Most Jews who come to faith in Christ are not comfortable with the phrase “converted Jew.” Perhaps that is because they know that in Hebrew the term “convert” means “to repent and turn from,” and therefore implicit in that phrase is the idea that being Jewish was a sin that required repentance or renunciation. Instead, we call ourselves “completed Jews.” Where the law and the covenants could not save us because of our sin, Yeshua as our Savior has made us whole. However, this does not move our fellow Jews who would oppose us.

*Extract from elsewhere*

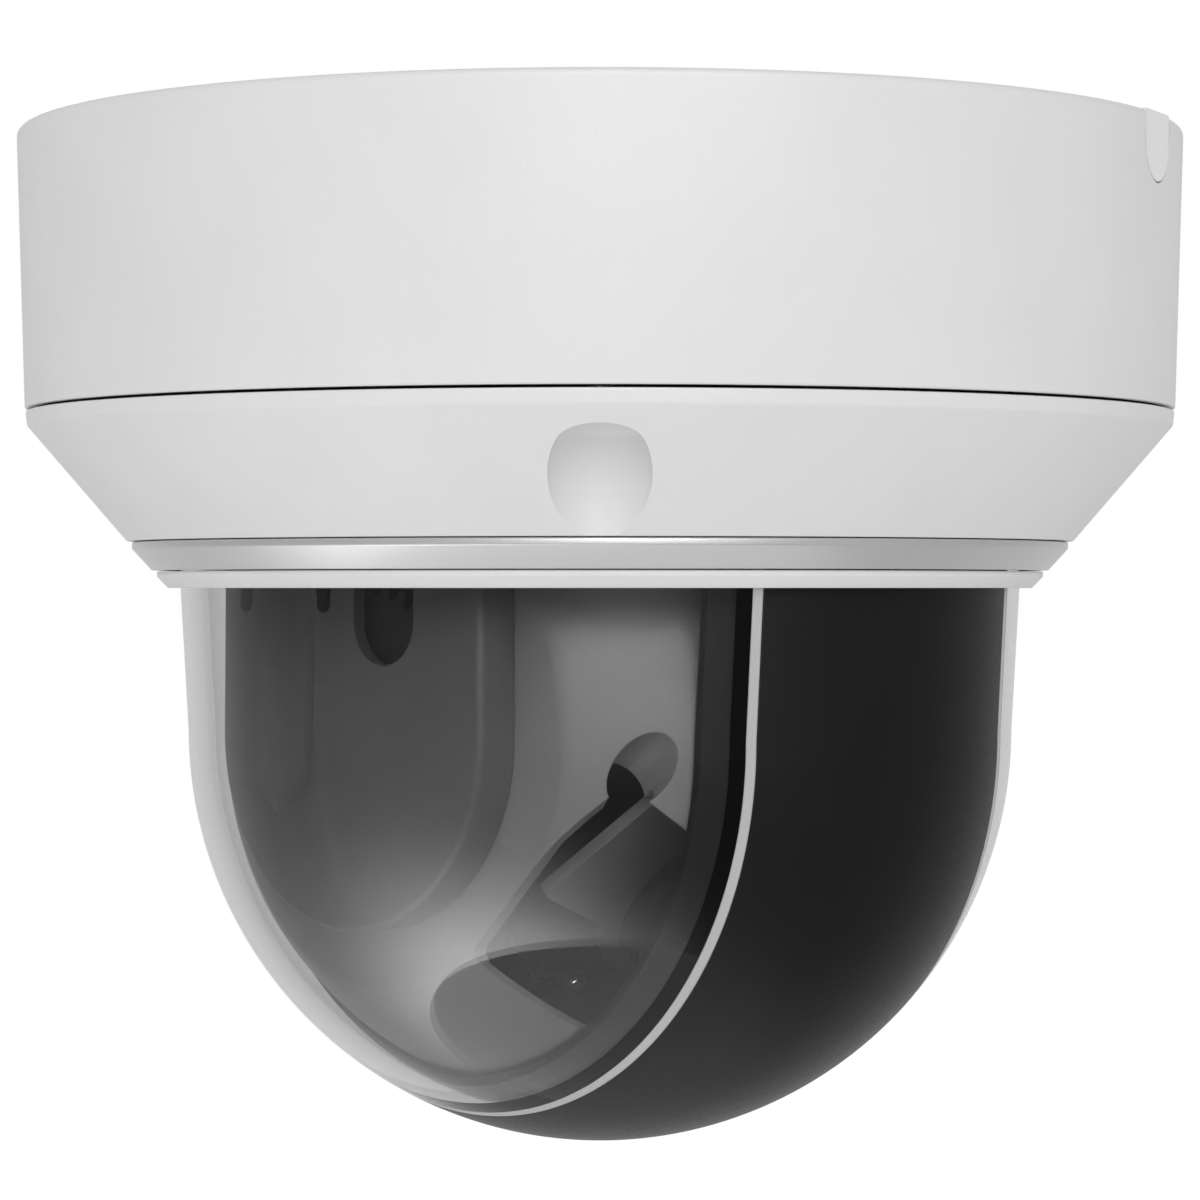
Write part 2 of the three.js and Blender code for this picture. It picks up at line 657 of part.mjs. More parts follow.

Any answer we might give to explain that we have not deserted our people will be impugned, then ignored.
The Jewish defense against considering whether or not Jesus is the Messiah continues to be a “huffiness” or contrived stance of being offended. As the number of Jewish believers in Jesus increases and becomes more vocal and visible, opposition to Jewish evangelism will also increase. This does not influence us who are missionaries to our own Jewish people as much as it seems to influence the churches and Gentile Christians who sponsor missions.
The greater problem is that many evangelical church movements and leaders have lost heart for bringing the gospel to the Jewish people. They seem to attribute more credibility to the statements of the rabbis than to the testimonies of Jews who have come to Christ.
Nevertheless, the words of Romans 11:1-5 still stand:
“I say then, Hath God cast away his people? God forbid, for I also am an Israelite, of the seed of Abraham, of the tribe of Benjamin. God hath not cast away his people whom he foreknew.…
Even so, then, at this present time also there is a remnant according to the election of grace.”